Take a look at the characters composing this sentence. Note the curves, the negative space, the use of size and distance.

If you’ve got a magnifying glass handy, you can even see how ‘black-on-white’ text uses many shades of gray to make the text smoother on the eyes. I’ll show you:

Font rendering comes down to telling the computer which pixels should be on or off, which should be darkened slightly for effect and which should let the background shine through.

The challenge comes from describing this to the computer in a way that’s efficient and resizable. Fonts shouldn’t take up too much storage, and we should be able to scale a font to any size the user requests while preserving the character^✱ of the font design. Perhaps most importantly, we’ll want to satisfy these constraints while also making the text pleasant to read.

✱ Note

No pun intended.

Minimalist Text Renderer

Let’s do away with all of these requirements for now, and start off with the simplest viable approach to rendering characters. How might we go about coloring pixels into text?

Firstly, we’ll select a fixed size for each character. We’ll agree that every character will be exactly 8 pixels wide and 8 pixels high. That gives us a grid of 64 pixels per character to work with.

We can use a simple data format that describes whether each pixel in our 8x8 grid should be on (colored with the font color) or off (retain the background color). We can draw out our character grid like so:

_ _ _ _ _ _ _ _
_ _ _ _ _ _ _ _
_ _ _ _ _ _ _ _
_ _ _ _ _ _ _ _
_ _ _ _ _ _ _ _
_ _ _ _ _ _ _ _
_ _ _ _ _ _ _ _
_ _ _ _ _ _ _ _

Since we’ve got 8 pixels in each row, and each pixel has two states, it’s natural to store each row in our grid as one byte. For example, we could represent a capital A using a representation like the following:

Byte 1: 0 0 1 1 0 0 0 0
Byte 2: 0 1 1 1 1 0 0 0
Byte 3: 1 1 0 0 1 1 0 0
Byte 4: 1 1 0 0 1 1 0 0
Byte 5: 1 1 1 1 1 1 0 0
Byte 6: 1 1 0 0 1 1 0 0
Byte 7: 1 1 0 0 1 1 0 0
Byte 8: 0 0 0 0 0 0 0 0

This is equivalent to the following hexadecimal representation:

Byte 1: 0x0c
Byte 2: 0x1e
Byte 3: 0x33
Byte 4: 0x33
Byte 5: 0x3f
Byte 6: 0x33
Byte 7: 0x33
Byte 8: 0x00

… and allows us to very efficiently store render maps for ASCII:

uint8_t ascii_map[256][8] = [
    // 64 previous entries...
    {0x0C, 0x1E, 0x33, 0x33, 0x3F, 0x33, 0x33, 0x00}, // U+0041 (A)
    {0x3F, 0x66, 0x66, 0x3E, 0x66, 0x66, 0x3F, 0x00}, // U+0042 (B)
    {0x3C, 0x66, 0x03, 0x03, 0x03, 0x66, 0x3C, 0x00}, // U+0043 (C)
    {0x1F, 0x36, 0x66, 0x66, 0x66, 0x36, 0x1F, 0x00}, // U+0044 (D)
    {0x7F, 0x46, 0x16, 0x1E, 0x16, 0x46, 0x7F, 0x00}, // U+0045 (E)
    {0x7F, 0x46, 0x16, 0x1E, 0x16, 0x06, 0x0F, 0x00}, // U+0046 (F)
    {0x3C, 0x66, 0x03, 0x03, 0x73, 0x66, 0x7C, 0x00}, // U+0047 (G)
    {0x33, 0x33, 0x33, 0x3F, 0x33, 0x33, 0x33, 0x00}, // U+0048 (H)
    // ...
];

This is quite a tidy encoding! To render a character, we can directly look up its render map using its ASCII representation:

fn render(ch: char) {
    let ch_render_map: [u8; 8] = ascii_bitmaps[ch as u8]; // Neat!
    for row in ch_render_map.iter() {
        for col in row.bits().iter() {
            if col == 1 {
                // This pixel belongs to the character
            }
            else {
                // This pixel should display the background
            }
        }
    }
}

Believe it or not, that’s it. axle has been using the above font rendering technique for the better part of a decade.

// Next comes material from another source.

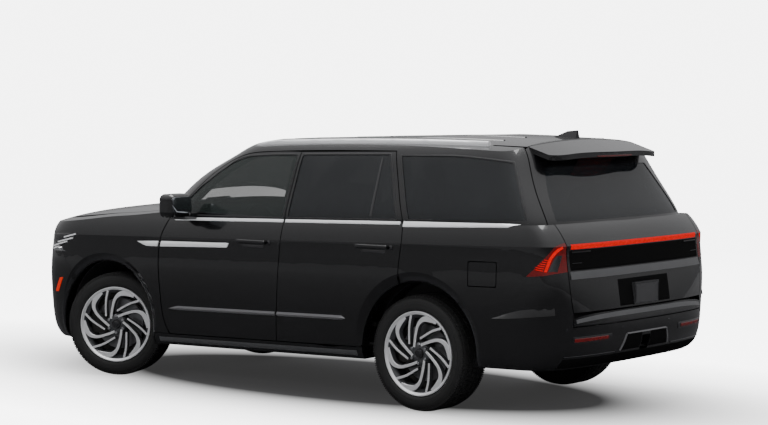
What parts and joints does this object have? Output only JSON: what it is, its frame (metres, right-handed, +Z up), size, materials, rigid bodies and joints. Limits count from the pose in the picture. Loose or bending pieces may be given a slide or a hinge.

Although the font above only natively provides 8px bitmaps, it’s pretty easy to scale it to any size we like. However, the font will always appear jagged and low-resolution.

While the 8x8 bitmap font works, it sure isn’t pretty, and it’s quite limited: we can only use whatever font we’re willing to encode into this little 8x8 grid, and we’re unable to use any of the many fonts available online and in the public domain. Additionally, our 8x8 grid doesn’t give us much of a good way to describe curves, which are essential in some fonts (check out this a!).

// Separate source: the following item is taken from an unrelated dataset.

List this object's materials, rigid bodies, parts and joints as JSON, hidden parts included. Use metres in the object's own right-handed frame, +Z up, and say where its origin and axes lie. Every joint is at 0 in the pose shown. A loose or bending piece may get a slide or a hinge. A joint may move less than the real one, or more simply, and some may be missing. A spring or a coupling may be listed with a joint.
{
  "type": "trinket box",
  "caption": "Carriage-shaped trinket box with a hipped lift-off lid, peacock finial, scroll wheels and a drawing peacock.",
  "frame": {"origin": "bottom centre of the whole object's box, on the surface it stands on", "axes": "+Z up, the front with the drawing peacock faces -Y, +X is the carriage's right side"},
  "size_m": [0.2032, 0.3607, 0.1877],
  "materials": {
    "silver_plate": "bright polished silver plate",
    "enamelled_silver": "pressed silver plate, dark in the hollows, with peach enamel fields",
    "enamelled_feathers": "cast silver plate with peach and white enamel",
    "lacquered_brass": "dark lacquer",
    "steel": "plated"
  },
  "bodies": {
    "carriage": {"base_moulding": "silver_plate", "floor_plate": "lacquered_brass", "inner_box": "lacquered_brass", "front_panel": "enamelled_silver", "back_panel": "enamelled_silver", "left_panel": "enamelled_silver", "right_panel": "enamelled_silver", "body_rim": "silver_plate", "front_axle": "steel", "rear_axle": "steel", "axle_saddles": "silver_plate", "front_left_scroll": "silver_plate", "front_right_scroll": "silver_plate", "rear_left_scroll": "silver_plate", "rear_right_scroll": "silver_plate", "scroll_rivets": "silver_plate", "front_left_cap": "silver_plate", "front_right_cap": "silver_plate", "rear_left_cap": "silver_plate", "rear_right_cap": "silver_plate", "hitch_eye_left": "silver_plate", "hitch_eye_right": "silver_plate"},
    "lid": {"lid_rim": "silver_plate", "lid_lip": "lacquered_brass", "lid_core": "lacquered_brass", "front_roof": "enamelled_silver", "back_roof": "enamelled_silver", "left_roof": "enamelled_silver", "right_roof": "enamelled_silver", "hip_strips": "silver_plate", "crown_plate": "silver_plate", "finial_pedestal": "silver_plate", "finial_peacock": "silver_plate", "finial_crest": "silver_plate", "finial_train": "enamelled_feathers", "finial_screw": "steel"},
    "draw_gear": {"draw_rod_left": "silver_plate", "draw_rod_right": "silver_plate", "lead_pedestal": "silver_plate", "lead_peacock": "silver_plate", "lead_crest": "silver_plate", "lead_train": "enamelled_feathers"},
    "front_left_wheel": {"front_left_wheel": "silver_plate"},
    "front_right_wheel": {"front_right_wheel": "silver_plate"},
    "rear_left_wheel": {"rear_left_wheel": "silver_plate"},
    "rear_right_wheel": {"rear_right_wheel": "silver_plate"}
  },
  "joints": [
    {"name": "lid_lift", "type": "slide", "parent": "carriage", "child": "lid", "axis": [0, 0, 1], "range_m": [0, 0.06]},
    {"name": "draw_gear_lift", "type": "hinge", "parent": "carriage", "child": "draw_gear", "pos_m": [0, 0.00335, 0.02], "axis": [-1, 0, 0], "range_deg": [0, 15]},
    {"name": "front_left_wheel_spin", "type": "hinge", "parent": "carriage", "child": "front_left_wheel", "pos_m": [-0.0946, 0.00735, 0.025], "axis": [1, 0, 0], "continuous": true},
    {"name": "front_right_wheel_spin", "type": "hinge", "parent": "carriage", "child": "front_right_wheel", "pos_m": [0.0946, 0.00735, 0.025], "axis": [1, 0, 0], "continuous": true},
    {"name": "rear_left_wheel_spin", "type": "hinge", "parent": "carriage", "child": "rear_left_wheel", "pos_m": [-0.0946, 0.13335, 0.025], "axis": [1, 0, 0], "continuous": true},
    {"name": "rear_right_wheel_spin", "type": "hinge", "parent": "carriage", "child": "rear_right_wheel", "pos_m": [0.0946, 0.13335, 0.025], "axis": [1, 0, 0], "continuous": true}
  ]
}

Most importantly, writing a new font renderer sounds like fun.

TrueType

For the next leap in our text rendering journey, we turn to TrueType: the de facto standard for encoding and distributing fonts. Unlike our humble 8x8 bitmaps, TrueType fonts are distributed as structured binary files (.ttf). We’ll need to parse these files and render their data into pixels.

There’s few things in this world I love more than taking an opaque binary and gradually uncovering the organization that was present all along. Dissecting the underlying and general structure of a binary is as gratifying as anything I can imagine.

The TrueType specification gives a great introduction to the problem space (I highly recommend the overviews in Digitizing Letterforms and especially Instructing Fonts), but it doesn’t give much in the way of signposting “start parsing here”. I’ll save you the trouble.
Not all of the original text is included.